**Stated problem:** Copy all lines holding the word "this" from the entries.

**Input rows:**
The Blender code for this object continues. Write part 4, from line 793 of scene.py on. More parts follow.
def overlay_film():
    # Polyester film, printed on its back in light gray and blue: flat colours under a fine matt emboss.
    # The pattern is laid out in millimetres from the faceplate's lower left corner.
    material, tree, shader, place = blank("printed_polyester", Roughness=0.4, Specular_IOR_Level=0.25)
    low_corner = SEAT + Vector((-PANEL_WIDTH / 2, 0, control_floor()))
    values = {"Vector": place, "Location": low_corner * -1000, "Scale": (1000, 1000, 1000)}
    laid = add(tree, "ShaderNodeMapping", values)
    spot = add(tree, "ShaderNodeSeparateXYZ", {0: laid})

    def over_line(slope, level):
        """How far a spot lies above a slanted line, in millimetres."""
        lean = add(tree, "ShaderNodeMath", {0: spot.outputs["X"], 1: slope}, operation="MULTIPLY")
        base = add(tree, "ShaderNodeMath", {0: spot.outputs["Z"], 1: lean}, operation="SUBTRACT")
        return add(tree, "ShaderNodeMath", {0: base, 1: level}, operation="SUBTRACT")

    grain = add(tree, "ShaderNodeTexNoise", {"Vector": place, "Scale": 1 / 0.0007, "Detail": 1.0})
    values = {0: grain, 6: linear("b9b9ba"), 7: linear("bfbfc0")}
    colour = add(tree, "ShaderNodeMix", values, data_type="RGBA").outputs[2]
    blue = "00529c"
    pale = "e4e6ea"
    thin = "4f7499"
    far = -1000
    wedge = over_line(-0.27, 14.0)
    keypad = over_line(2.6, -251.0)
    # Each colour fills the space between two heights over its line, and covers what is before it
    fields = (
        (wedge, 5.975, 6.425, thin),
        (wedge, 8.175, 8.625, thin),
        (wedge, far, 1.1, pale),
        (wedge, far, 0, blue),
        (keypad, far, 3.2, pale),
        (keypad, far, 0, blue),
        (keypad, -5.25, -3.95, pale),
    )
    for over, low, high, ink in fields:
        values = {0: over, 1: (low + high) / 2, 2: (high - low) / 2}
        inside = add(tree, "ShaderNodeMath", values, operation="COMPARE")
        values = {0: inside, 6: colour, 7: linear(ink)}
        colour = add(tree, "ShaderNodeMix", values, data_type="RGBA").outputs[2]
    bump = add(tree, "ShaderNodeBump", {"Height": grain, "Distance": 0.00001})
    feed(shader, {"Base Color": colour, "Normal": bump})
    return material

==

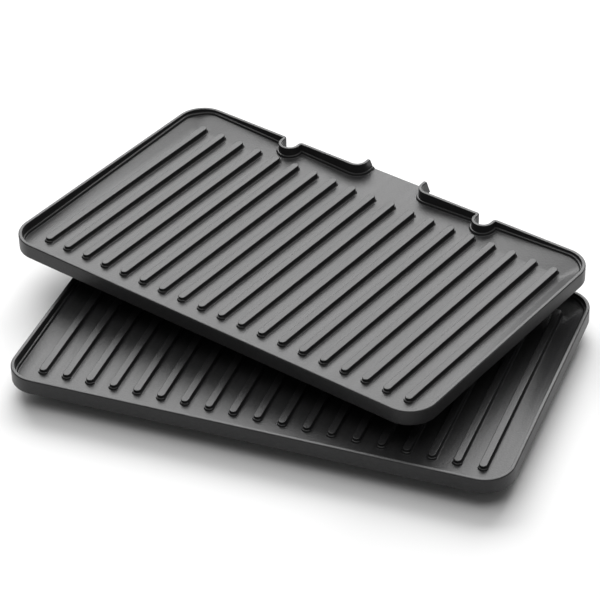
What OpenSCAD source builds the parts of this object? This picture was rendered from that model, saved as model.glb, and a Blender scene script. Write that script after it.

**Result of the exercise:**
The Blender code for this object continues. Write part 4, from line 793 of scene.py on. More parts follow.
What OpenSCAD source builds the parts of this object? This picture was rendered from that model, saved as model.glb, and a Blender scene script. Write that script after it.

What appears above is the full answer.